▸ **WHAT THE TASK ASKS**
Determine how many lines contain the string "part". Respond with that number and nothing more.

▸ **DATA SECTION**
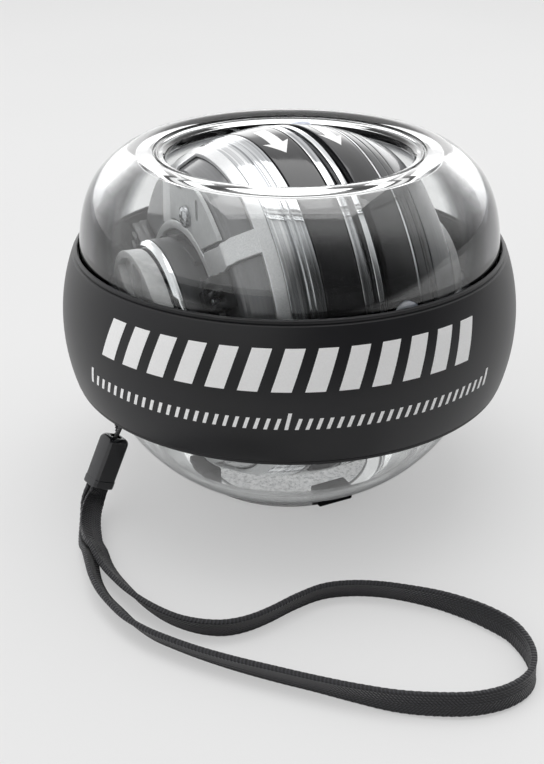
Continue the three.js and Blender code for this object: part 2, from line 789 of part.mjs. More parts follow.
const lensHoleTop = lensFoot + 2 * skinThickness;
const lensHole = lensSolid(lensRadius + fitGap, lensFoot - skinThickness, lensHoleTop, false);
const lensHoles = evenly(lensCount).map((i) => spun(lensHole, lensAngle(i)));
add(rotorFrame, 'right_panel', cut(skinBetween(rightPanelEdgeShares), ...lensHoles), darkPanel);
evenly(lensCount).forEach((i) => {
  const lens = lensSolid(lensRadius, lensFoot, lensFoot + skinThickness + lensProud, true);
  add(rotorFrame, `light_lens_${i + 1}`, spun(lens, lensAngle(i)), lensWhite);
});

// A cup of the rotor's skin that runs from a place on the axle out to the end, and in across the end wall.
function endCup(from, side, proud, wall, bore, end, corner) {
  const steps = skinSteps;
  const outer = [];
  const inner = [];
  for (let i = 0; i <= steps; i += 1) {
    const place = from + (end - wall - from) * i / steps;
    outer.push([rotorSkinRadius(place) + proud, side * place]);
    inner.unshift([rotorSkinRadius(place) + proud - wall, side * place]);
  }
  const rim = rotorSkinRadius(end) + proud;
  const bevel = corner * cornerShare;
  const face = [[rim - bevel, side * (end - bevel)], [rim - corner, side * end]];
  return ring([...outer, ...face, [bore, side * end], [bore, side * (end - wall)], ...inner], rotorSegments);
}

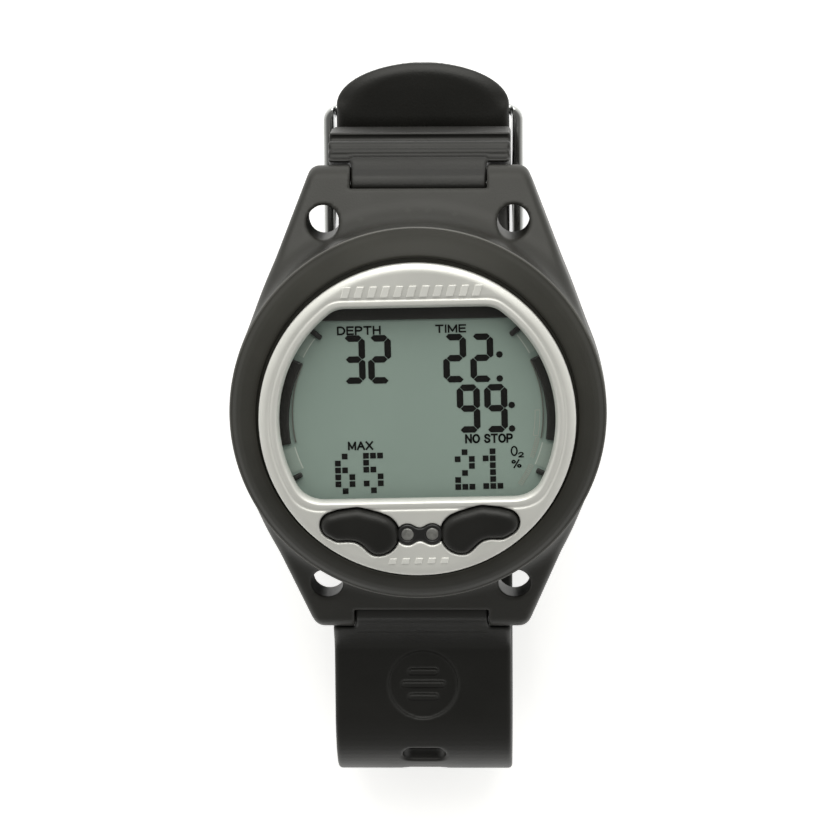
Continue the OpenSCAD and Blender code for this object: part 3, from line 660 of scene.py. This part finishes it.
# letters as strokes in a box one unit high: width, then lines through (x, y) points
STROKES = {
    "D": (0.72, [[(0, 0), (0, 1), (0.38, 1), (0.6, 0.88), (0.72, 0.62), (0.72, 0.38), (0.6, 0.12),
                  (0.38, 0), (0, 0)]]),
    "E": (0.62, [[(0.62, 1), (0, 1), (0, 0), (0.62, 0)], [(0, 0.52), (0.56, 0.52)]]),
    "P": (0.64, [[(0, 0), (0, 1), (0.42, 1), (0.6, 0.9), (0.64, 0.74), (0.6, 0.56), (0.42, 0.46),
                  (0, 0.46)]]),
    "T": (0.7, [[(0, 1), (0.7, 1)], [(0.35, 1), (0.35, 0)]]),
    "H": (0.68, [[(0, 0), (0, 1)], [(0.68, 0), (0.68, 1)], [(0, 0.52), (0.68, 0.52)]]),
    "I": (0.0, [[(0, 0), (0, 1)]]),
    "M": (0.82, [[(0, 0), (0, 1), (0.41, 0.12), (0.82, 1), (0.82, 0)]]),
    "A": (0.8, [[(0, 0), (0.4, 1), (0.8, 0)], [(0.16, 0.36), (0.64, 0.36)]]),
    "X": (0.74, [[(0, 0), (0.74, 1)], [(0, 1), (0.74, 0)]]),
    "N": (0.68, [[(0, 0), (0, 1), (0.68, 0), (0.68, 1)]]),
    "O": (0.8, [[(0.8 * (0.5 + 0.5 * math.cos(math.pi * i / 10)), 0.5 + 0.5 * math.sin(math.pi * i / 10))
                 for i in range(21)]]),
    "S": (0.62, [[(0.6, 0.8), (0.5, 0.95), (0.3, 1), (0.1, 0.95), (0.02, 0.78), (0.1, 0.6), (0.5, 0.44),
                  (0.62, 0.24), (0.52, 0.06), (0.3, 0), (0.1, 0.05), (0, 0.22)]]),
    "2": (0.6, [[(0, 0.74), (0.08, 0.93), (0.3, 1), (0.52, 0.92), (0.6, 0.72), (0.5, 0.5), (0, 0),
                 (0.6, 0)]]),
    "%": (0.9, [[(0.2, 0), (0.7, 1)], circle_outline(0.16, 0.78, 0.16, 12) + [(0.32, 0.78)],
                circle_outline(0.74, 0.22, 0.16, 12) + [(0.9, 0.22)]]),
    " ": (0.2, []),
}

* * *

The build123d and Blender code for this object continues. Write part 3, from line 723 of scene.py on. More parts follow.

▸ **ANSWER TO THE PROBLEM**
3